During the Operation Desert Storm, the 1st and 2d Marine Divisions, the ground maneuver elements of the First Marine Expeditionary Force (I MEF), were positioned along the northern boundary of Saudi Arabia with the mission to attack north into Kuwait. The I MEF was tasked to breach (clear openings in) two heavily defended minefield belts, advance past Ahmed Al Jaber air base taking key sites along the way, and converge on Kuwait City to liberate the capital. The 1st Marine Division eventually opened 14 lanes; the 2d Marine Division opened six. The 1st Marine Division was made up of units from the 1st Marine, 3d Marine, 7th Marine, and 11th Marine regiments (as well as units of other Marine regiments assigned to the 1st Marine Division). For the conduct of the ground war, the 1st Marine Division was further organized into Task Forces (e.g., Ripper, Papa Bear). The 2d Marine Division was comprised of units of the 6th Marines; the 8th Marines; the 10th Marines; the Army's 1st Brigade, 2d Armored Division; and other supporting Marine units.

By the end of May 2002, all supply sections from units under I Marine Expeditionary Force and Marine Corps Base downsized their gear stocks as standard-issue combat gear comes under one roof to offer Marines an experience similar to warehouse grocery shopping. I MEF's consolidated issue facility, Building 2230, a government-owned, civilian-contracted supply point, will take over issuing, tracking, maintaining and recovering individual combat clothing and equipment, also known as 782 gear. The consolidated issue facility is part of a Corps-wide program aimed at saving time and money while providing quality gear to Marines and sailors. The II MEF's CIF, in Camp Lejeune, N.C., has been in operation for two years.

On 18 October 2002 it was announced that the I Marine Expeditionary Force, which could serve as a ground vanguard in any strike against Iraq, would soon move most of their headquarters to Kuwait.
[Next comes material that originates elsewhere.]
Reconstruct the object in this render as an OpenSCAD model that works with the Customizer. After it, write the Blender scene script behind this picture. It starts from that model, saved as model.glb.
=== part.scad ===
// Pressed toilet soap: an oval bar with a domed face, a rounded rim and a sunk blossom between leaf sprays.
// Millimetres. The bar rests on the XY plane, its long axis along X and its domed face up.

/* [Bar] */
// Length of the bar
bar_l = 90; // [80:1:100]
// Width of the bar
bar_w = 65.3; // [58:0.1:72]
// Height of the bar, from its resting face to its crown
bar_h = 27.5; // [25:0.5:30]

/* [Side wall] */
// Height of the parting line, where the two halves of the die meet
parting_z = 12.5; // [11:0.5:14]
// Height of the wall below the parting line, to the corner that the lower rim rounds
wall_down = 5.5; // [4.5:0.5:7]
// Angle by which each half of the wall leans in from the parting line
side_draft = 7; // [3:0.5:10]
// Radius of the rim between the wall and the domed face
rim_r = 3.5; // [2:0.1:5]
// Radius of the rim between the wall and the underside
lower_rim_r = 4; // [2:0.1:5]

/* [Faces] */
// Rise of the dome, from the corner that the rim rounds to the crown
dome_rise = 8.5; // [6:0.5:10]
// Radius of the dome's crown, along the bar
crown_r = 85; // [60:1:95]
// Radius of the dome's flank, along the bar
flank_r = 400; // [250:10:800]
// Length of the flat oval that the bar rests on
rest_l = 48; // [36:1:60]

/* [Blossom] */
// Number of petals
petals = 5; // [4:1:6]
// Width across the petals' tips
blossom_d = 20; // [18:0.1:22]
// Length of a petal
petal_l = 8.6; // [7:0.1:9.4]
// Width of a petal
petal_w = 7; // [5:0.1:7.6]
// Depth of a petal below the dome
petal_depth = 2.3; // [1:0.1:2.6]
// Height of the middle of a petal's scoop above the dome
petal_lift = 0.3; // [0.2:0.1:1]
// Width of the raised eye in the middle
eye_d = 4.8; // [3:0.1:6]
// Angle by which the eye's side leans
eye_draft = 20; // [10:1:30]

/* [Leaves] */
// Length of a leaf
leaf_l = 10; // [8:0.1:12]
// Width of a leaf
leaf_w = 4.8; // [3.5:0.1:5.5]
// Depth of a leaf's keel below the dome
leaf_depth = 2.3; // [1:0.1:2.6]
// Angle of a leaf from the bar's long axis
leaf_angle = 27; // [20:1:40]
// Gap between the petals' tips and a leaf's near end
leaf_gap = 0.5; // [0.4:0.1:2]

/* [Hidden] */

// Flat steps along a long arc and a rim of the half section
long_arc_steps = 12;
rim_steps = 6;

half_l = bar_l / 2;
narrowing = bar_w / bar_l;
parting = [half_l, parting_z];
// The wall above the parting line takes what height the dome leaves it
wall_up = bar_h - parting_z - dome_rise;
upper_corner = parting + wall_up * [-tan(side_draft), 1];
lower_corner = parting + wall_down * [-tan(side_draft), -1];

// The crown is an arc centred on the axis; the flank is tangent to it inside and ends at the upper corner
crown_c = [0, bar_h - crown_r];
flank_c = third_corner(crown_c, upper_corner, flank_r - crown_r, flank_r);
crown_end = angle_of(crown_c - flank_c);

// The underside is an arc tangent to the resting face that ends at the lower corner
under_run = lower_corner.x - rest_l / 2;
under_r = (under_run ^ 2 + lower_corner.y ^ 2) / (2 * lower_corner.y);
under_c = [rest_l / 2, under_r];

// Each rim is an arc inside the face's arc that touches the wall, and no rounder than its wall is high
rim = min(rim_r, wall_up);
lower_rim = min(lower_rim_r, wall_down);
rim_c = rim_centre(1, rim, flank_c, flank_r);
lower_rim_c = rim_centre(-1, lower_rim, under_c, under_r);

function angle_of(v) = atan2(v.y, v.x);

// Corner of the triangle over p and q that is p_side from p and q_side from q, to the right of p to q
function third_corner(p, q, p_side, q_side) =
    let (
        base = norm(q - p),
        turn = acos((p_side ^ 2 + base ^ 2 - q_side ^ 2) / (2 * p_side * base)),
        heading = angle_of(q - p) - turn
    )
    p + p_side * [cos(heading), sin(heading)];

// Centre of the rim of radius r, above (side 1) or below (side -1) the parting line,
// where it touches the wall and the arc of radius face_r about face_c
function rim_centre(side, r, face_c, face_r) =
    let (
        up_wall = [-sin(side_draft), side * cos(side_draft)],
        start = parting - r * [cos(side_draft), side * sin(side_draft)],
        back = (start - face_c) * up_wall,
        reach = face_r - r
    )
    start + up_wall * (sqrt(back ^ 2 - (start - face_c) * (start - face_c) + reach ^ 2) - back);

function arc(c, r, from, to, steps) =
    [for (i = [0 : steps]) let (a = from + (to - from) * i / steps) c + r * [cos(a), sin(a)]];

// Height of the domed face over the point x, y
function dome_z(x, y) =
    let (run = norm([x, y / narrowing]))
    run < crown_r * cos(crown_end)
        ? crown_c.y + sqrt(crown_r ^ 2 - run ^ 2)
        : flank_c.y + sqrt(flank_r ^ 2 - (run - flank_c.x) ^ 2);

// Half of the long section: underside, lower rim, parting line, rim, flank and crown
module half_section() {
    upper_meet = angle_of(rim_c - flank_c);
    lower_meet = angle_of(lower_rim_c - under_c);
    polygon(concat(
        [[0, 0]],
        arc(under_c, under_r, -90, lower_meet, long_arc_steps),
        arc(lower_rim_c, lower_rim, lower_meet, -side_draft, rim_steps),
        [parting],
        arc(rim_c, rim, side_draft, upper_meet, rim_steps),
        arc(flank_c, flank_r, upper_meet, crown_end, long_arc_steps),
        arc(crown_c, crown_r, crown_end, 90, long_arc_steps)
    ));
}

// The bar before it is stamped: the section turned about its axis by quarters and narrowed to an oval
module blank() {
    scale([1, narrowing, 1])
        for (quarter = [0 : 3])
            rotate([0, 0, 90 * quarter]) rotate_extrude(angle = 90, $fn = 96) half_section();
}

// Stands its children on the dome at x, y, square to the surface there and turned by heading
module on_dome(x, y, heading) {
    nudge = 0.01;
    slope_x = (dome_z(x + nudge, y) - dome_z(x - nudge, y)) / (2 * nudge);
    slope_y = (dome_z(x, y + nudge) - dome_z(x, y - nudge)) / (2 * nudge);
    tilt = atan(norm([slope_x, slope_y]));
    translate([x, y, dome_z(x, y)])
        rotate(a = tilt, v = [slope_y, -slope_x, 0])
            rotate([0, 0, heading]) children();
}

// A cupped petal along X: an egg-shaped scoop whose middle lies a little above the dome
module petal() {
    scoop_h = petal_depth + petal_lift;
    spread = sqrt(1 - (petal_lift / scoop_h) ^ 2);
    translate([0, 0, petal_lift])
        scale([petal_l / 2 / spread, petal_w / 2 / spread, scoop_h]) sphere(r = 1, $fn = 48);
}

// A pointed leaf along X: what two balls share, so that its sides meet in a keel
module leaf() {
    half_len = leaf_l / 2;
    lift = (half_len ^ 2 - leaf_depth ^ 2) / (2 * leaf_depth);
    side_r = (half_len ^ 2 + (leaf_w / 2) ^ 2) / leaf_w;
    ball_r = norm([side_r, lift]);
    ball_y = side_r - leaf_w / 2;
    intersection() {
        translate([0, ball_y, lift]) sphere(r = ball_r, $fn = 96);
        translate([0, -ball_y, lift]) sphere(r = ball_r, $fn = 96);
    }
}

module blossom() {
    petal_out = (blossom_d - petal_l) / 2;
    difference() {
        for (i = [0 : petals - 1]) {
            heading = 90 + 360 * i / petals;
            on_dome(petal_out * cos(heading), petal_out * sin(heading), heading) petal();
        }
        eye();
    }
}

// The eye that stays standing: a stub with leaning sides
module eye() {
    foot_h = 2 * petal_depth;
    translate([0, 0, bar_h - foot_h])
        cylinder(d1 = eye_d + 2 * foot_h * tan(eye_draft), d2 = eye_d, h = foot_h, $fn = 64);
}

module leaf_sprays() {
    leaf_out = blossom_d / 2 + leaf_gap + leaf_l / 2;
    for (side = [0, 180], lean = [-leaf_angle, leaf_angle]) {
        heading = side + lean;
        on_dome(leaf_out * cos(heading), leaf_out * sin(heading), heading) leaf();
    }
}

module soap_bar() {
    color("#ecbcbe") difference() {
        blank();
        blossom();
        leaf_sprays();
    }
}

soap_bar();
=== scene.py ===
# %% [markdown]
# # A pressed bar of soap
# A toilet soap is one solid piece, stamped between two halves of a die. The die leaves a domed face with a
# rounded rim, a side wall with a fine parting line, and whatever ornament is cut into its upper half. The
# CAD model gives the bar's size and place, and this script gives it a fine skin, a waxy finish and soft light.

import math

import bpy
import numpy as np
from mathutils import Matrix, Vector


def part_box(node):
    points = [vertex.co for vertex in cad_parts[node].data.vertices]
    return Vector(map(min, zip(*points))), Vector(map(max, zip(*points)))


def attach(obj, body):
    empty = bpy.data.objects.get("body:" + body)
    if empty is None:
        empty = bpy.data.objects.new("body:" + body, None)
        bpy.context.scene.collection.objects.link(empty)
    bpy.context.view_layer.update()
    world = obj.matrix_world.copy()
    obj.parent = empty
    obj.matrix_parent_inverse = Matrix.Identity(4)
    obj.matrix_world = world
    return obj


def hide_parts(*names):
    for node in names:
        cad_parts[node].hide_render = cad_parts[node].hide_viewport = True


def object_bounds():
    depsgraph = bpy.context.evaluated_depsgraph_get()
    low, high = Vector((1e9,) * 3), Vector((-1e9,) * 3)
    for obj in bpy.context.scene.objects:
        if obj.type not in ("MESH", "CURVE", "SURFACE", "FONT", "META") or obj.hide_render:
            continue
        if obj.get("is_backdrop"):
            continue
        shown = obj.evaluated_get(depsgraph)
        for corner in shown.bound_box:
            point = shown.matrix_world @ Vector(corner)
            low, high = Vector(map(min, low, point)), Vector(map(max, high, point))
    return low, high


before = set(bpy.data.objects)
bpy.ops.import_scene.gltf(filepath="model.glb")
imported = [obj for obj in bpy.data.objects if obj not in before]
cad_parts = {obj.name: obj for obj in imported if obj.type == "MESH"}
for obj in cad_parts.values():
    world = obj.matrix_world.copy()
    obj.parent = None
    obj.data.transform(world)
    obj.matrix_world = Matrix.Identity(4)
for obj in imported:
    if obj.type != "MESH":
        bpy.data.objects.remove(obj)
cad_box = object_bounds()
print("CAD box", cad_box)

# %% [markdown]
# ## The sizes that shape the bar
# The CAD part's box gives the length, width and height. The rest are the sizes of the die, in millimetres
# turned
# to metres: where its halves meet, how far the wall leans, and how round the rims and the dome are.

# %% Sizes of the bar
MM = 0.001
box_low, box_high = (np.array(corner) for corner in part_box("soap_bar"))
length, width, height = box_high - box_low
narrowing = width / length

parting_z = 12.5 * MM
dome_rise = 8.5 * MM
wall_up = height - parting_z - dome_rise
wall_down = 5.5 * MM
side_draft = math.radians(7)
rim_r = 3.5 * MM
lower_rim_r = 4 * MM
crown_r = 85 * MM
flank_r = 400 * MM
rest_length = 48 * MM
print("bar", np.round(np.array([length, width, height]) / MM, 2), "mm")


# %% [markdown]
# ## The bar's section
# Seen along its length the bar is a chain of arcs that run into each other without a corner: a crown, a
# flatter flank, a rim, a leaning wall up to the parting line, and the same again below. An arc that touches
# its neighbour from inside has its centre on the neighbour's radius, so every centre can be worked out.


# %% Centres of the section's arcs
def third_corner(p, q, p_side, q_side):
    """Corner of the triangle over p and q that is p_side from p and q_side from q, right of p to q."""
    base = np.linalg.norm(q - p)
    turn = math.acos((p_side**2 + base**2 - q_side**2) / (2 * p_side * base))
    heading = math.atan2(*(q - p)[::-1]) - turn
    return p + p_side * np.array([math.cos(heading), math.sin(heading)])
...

The 1st MEF, a Marine Corps equivalent of an Army corps, loaded the sealift ship USNS Bellatrix, which was due to sail from San Diego. Marine officials declined comment about numbers and itineraries. They said the expeditionary force received the deployment order about a month earlier. The headquarters was to take part in Central Command's Exercise Internal Look. In November 2002, CENTCOM will deploy a 600-man headquarters to Qatar. The exercise was slated to run for three weeks.

Reports from Reuters and other sources on January 3, 2003 confirmed that units from the I Marine Expeditionary Force had received orders to deploy to Kuwait and that troops and equipment would begin to move "soon".

President George W. Bush awarded the I Marine Expeditionary Force the Navy Presidential Unit Citation, the first awarded to a Marine unit since the Vietnam War. The Presidential Unit Citation, or PUC, was instituted during World War II by President Franklin D. Roosevelt and is awarded by the Secretary of the Navy in the name of the President for service in a unit with outstanding performance in action. The degree of heroism required is the same as that which is required for the award of the Navy Cross to an individual.

Navy Presidential Unit Citation was for extraordinary heroism and outstanding performance in action against enemy forces in support of Operation IRAQI FREEDOM from 21 March to 24 April 2003. During this period, I Marine Expeditionary Force (MEF) (REIN) conducted the longest sequence of coordinated combined arms overland attacks in the history of the Marine Corps. From the border between Kuwait and Iraq, to the culmination of hostilities north of Baghdad, I MEF advanced nearly 800 kilometers under sustained and heavy combat. Utilizing the devastating combat power of organic aviation assets, coupled with the awesome power resident in the ground combat elements, and maintaining momentum through the herculean efforts of combat service support elements, I MEF destroyed nine Iraqi Divisions. This awesome display of combat power was accomplished while simultaneously freeing the Iraqi people from more than 30 years of oppression and reestablishing basic infrastructure in the country. During the 33 days of combat, to the transition to civil-military operations, I MEF sustained a tempo of operations never before seen on the modern battlefield, conducting four major river crossings, maintaining the initiative, and sustaining forces. The ferocity and duration of the campaign was made possible through the skills and determination of the Soldiers, Sailors, Airmen, Marines, and Coalition Partners comprising I MEF at all levels, all echelons, and in all occupational fields. By their outstanding courage, aggressive fighting spirit, and untiring devotion to duty, the officers and enlisted personnel of I Marine Expeditionary Force (REIN) reflected great credit upon themselves and upheld the highest traditions of the Marine Corps and the United States Naval Service.